L’exemple de la fin du programme AccèsLogis est à cet égard éloquent. Ce programme permettait « à des offices d’habitation (OH), à des coopératives d’habitation (COOP), à des organismes sans but lucratif (OSBL) ainsi qu’à des sociétés acheteuses sans but lucratif de créer et d’offrir en location des logements de qualité et abordables. » Il rendait ainsi possible la création de logements perpétuellement abordables parce que soustraits de l’impératif de générer un profit.

Le Programme d’habitation abordable du Québec qui l’a remplacé vise pour sa part à « appuyer financièrement des projets de logements locatifs abordables destinés à des ménages à revenu modeste ou faible ainsi qu’à des personnes ayant des besoins particuliers en habitation. Ainsi, les logements construits devront être offerts à un loyer maximum fixé par la Société d’habitation du Québec (SHQ) correspondant environ au loyer médian. » Si le loyer médian augmente, alors le coût des logements offerts en vertu de ce programme augmentera, et ce, sans égard pour l’évolution des revenus des locataires.

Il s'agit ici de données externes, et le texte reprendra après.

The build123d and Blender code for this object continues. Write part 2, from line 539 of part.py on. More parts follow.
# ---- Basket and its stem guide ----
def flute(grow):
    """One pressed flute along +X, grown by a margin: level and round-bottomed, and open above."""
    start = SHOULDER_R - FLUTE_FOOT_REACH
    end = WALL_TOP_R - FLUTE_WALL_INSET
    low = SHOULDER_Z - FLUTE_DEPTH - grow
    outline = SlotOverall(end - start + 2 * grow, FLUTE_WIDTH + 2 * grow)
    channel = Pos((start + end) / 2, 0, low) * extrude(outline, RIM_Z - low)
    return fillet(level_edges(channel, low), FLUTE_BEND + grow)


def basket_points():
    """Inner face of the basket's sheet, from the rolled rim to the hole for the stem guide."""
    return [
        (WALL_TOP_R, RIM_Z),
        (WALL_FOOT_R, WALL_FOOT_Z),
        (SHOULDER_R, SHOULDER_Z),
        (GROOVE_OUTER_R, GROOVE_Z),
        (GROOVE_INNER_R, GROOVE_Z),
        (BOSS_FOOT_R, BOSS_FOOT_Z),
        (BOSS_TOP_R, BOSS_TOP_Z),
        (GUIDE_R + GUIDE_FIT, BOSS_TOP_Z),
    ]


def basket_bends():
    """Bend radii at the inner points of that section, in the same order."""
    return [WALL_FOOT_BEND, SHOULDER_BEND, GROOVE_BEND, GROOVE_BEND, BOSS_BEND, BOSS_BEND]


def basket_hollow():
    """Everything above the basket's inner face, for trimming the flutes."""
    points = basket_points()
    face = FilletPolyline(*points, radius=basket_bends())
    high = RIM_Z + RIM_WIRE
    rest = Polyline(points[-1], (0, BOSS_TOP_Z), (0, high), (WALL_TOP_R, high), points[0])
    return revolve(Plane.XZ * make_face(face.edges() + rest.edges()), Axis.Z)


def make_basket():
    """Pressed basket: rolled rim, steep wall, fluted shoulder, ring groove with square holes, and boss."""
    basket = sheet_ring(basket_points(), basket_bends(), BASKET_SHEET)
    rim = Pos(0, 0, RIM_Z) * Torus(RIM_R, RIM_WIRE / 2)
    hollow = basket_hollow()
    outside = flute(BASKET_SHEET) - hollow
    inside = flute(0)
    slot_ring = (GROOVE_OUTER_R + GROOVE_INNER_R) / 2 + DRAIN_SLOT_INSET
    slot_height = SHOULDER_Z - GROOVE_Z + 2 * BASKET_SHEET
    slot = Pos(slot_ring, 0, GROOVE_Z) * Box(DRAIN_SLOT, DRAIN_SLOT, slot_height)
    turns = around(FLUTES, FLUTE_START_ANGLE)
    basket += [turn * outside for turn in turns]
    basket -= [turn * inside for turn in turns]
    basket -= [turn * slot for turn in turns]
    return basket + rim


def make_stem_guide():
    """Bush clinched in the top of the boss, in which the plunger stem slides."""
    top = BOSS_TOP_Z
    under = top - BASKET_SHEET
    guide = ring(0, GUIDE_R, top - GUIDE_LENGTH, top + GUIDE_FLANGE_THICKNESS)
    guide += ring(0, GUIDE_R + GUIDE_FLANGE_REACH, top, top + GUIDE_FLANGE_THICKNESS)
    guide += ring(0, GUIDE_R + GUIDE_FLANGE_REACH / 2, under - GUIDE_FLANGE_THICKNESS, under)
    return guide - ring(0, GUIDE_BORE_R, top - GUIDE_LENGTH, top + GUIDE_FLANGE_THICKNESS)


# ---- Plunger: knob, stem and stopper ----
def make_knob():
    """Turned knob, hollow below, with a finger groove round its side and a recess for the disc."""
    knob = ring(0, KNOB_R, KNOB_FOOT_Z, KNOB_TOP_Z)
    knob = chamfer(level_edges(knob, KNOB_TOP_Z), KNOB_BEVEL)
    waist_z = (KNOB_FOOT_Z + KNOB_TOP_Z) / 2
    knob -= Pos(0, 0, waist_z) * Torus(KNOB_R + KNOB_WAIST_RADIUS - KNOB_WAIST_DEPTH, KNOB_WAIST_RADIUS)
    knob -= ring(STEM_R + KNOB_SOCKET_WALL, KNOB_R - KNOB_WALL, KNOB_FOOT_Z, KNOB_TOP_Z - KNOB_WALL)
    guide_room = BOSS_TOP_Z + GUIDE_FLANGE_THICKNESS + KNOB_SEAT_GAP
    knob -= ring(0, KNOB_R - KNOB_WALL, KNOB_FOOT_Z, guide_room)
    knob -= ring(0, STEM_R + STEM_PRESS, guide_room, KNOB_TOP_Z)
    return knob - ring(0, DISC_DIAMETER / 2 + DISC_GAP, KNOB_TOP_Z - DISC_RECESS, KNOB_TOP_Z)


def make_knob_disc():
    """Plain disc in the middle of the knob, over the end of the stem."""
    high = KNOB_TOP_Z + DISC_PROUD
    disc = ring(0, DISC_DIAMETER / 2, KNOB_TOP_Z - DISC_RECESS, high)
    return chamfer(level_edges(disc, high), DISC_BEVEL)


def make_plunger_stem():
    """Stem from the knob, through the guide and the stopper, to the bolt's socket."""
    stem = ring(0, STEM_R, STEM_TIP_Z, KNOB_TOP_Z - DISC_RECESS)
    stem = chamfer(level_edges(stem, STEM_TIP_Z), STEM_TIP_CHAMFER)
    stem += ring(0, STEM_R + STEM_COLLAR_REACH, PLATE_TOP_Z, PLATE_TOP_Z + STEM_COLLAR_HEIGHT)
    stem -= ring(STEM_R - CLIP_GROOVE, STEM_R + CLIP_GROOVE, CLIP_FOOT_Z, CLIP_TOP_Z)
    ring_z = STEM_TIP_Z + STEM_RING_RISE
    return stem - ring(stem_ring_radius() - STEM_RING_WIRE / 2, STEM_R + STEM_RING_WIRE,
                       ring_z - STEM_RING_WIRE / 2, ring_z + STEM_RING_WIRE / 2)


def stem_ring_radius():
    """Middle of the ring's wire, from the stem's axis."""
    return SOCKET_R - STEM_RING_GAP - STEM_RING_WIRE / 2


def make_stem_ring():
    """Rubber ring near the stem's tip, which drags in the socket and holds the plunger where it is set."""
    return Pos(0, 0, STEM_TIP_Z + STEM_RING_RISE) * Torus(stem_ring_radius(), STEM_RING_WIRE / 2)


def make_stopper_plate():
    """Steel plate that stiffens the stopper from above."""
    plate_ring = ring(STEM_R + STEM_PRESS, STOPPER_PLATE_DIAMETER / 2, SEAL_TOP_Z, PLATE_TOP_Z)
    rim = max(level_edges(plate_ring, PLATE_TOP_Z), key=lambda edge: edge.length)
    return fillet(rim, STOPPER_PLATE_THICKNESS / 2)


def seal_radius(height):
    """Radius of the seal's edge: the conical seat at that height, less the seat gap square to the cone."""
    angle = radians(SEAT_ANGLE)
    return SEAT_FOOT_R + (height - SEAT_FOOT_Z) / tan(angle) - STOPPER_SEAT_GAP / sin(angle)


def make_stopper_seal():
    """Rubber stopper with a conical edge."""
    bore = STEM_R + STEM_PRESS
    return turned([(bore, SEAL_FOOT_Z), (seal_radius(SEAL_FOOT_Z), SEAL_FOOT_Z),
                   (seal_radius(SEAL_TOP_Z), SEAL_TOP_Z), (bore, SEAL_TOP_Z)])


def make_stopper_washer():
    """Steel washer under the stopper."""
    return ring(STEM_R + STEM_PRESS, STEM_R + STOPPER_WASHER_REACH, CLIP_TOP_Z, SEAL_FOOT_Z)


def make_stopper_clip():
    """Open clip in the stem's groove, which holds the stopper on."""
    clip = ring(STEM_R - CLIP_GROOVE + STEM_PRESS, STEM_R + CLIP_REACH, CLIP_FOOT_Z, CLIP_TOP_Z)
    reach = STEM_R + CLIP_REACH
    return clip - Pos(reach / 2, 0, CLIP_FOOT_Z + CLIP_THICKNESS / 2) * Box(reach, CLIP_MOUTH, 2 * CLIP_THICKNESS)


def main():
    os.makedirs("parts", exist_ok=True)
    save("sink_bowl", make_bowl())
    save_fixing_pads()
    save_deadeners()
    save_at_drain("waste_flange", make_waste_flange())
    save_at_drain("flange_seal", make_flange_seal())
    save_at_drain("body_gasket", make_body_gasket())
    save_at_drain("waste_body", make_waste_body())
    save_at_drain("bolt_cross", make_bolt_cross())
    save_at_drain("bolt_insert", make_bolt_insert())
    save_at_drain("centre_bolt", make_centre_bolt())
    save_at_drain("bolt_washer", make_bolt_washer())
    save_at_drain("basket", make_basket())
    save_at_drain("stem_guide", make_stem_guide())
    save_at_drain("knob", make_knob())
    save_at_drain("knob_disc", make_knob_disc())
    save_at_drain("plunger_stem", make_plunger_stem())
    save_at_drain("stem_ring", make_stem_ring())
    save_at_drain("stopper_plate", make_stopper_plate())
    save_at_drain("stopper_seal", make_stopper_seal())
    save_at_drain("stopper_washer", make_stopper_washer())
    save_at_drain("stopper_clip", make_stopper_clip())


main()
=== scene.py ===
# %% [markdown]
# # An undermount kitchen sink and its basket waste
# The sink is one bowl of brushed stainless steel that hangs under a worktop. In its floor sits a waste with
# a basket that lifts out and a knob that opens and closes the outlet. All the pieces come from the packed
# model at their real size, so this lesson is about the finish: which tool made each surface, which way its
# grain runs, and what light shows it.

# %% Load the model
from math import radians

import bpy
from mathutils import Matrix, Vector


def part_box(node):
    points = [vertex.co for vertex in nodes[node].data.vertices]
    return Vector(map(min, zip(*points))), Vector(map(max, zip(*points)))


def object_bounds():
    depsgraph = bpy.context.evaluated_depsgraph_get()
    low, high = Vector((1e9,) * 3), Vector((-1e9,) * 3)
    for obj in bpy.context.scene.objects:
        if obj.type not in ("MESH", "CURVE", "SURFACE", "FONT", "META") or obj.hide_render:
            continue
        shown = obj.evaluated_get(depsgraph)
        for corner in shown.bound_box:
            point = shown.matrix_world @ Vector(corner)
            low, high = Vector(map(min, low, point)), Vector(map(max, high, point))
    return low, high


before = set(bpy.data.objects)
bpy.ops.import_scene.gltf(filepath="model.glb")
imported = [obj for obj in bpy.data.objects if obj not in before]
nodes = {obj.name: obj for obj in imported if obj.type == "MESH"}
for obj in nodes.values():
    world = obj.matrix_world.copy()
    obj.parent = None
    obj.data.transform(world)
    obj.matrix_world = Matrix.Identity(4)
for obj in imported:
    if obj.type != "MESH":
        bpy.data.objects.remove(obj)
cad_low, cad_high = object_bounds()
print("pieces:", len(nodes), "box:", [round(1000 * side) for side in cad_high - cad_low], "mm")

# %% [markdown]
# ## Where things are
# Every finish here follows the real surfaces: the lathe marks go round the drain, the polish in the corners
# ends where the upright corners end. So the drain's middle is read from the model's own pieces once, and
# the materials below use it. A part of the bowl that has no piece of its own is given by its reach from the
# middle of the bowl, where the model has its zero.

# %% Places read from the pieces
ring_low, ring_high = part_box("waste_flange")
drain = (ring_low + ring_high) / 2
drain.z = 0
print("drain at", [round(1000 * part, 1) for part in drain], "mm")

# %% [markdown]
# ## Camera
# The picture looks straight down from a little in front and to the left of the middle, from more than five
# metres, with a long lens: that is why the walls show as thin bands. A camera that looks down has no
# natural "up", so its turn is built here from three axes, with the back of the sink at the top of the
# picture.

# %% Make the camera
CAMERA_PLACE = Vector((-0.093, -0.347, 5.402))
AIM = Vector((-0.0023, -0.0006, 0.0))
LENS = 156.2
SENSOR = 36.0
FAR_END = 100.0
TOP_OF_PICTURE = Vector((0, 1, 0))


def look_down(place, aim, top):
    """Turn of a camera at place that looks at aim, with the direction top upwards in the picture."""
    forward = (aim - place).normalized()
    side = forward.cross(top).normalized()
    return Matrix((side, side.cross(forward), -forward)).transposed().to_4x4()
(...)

C’est pourquoi construire plus n’a de sens que si c’est pour faire croître l’offre de logements dit « hors marché privé ». Et c’est pourquoi il faut prioriser le contrôle des loyers sur les transferts aux ménages. En clair, les tendances en cours dans le marché locatif (tout comme dans le marché immobilier d’ailleurs) montrent que c’est seulement en sortant le plus de logements possibles de la logique lucrative que l’on pourra protéger de manière pérenne l’abordabilité du logement.